For a state dinner, the permanent butler staff gets supplemented by outside servers with security clearance, bringing the event-day staff closer to 120 people.

Hundreds of guests. Multiple courses. Live entertainment. Flowers that coordinate with the visiting country.

All of it is managed behind the scenes by the same folks who packed a kid’s lunchbox that morning.

10. They Give the Outgoing First Family Two Special Flags

When a first family leaves the White House, the Chief Usher gives them a touching gift: The American flag that flew over the White House on the first day of their residency, and the flag that flew the morning they leave.

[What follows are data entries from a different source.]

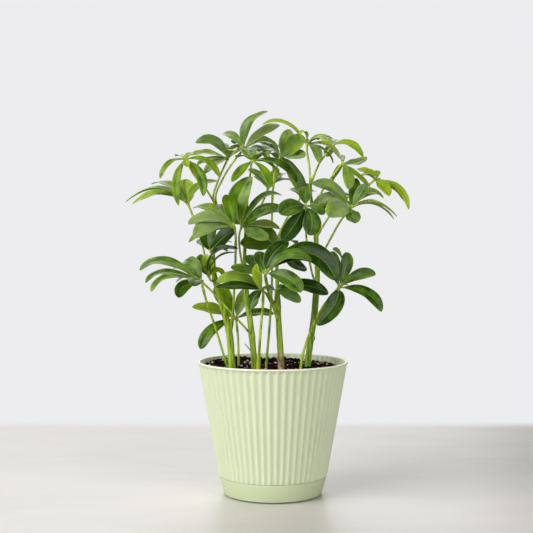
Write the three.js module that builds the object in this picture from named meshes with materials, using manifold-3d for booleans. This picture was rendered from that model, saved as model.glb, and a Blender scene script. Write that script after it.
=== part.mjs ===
// A dwarf umbrella plant in a pale green ribbed pot that stands in a plain saucer.
// Millimetres, +Z up, the front is toward -Y, and the middle of the saucer's underside is the origin.
import * as THREE from "three";
import { mergeVertices } from "three/addons/utils/BufferGeometryUtils.js";
import Module from "manifold-3d";

// Pot and saucer
const RIM_RADIUS = 75;
const RIM_TOP = 133.3;
const RIM_BAND = 2.6;
const RIB_COUNT = 60;
const RIB_DEPTH = 1.5;
const RIB_FOOT_RADIUS = 54.5;
const RIB_HEAD_RADIUS = 74.3;
const WALL = 1.9;
const FLOOR = 2.4;
const SAUCER_FOOT_RADIUS = 48.7;
const SAUCER_EDGE_RADIUS = 54.1;
const SAUCER_HEIGHT = 19.3;
const SAUCER_WALL = 2.0;
const SAUCER_FLOOR = 2.2;
const GAP = 0.3;
const ROUND_SIDES = 60;
const SAUCER_SIDES = 48;
const SLIVER = 0.01;

// Soil
const SOIL_LEVEL = 124.5;
const SOIL_RISE = 2.4;
const SOIL_BUMP = 1.3;
const SOIL_SPOKES = 24;
const SOIL_RINGS = [17, 36, 54];
const ROOT_DEPTH = 104;

// Leaves
const BLADE_THICKNESS = 0.8;
const HUB_RADIUS = 1.9;
const STALK_RADIUS = 1.05;
const STALK_SIDES = 4;
const THICK_STEM = 2.4;

// The plant is written down as it stands seen from the front, from the point EYE:
// across and up are millimetres in the upright plane through the pot's axis, and depth
// is how far a point lies behind that plane, along its own line of sight.
const EYE = [-6.35, -1155.3, 264.8];

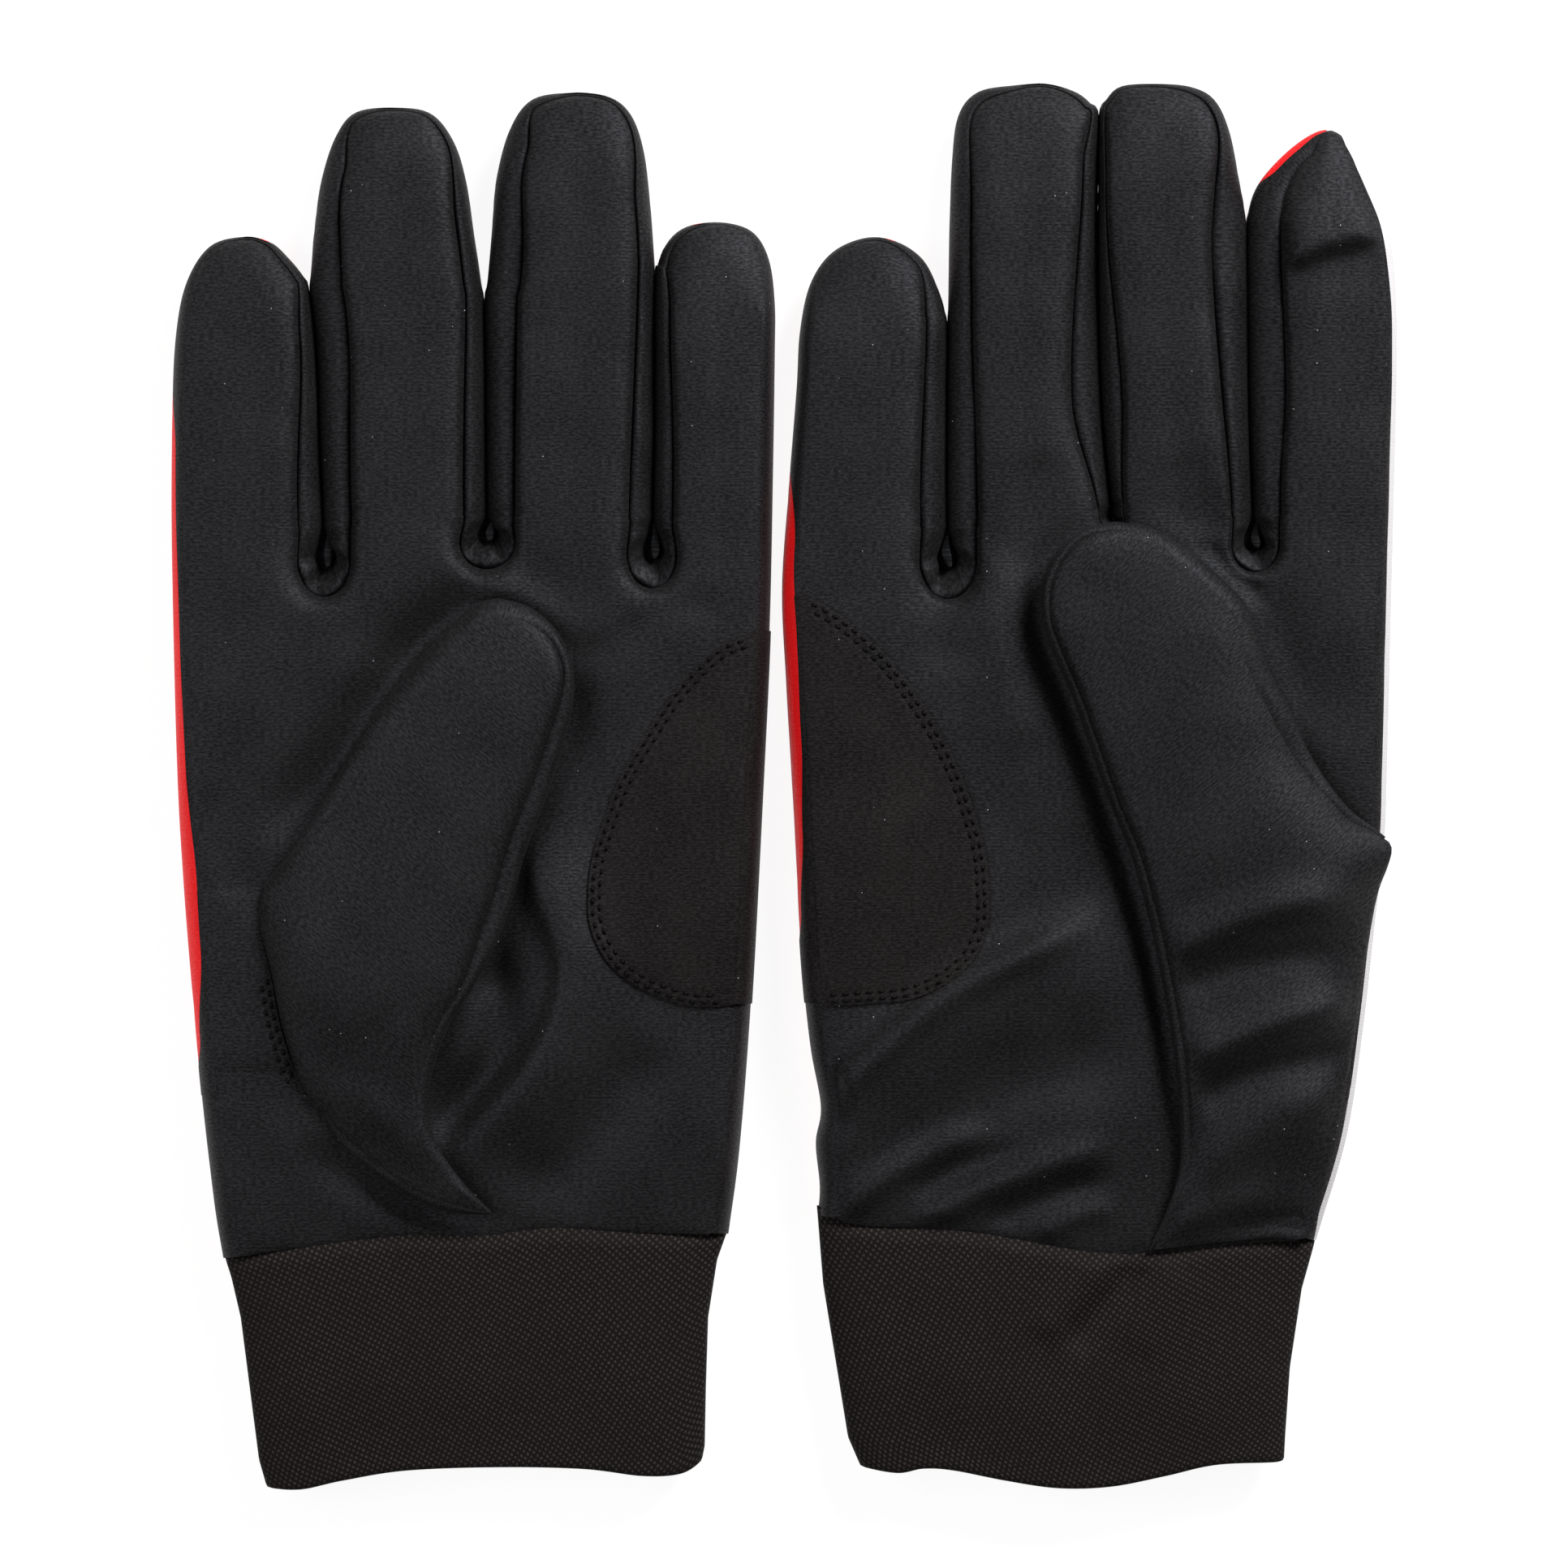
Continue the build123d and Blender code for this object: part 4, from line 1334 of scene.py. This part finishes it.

Former Chief Usher Gary Walters started this tradition during his 21 years in the position.

It’s a quiet, meaningful gesture that Americans rarely hear about but that every outgoing first family takes home as a lifelong keepsake.

The farewell ceremony with residence staff typically happens in the State Dining Room on Inauguration morning.

It’s reportedly emotional on all sides, regardless of politics.

The Entire Operation Costs Around $15 Million a Year

The Executive Residence budget, which covers the residence staff salaries, heating, lighting, air conditioning, and basic operation of the physical mansion, runs about $15 million annually in recent years.

That’s separate from the political staff, Secret Service, and White House Military Office budgets.

For comparison, the annual White House residence budget in 1941 was about $152,000.

Adjusted for inflation and expanded operations, the modern cost of keeping the house running reflects how much has changed in what the president and first family need day to day.

The number sounds big in isolation, but it’s a fraction of what’s spent on far less visible government operations.

The Quiet Professionals Behind the Most Famous Address in America

The White House residence staff is one of the most interesting groups of public servants in America, and most of us will never know their names.

They’re the ones who make sure the Christmas decorations look magical, the state dinners run smoothly, and the first family has fresh towels after a long day.

They serve regardless of who wins the election. They keep secrets regardless of who asks. And they treat the building like a national treasure rather than a political prize.

That’s probably why so many of them stay for decades, watching presidents and first families come and go while keeping the house itself steady.

So, the next time you see footage of the White House, remember there’s a whole operation humming quietly in the background.

The folks running it are the unsung heroes of American public life.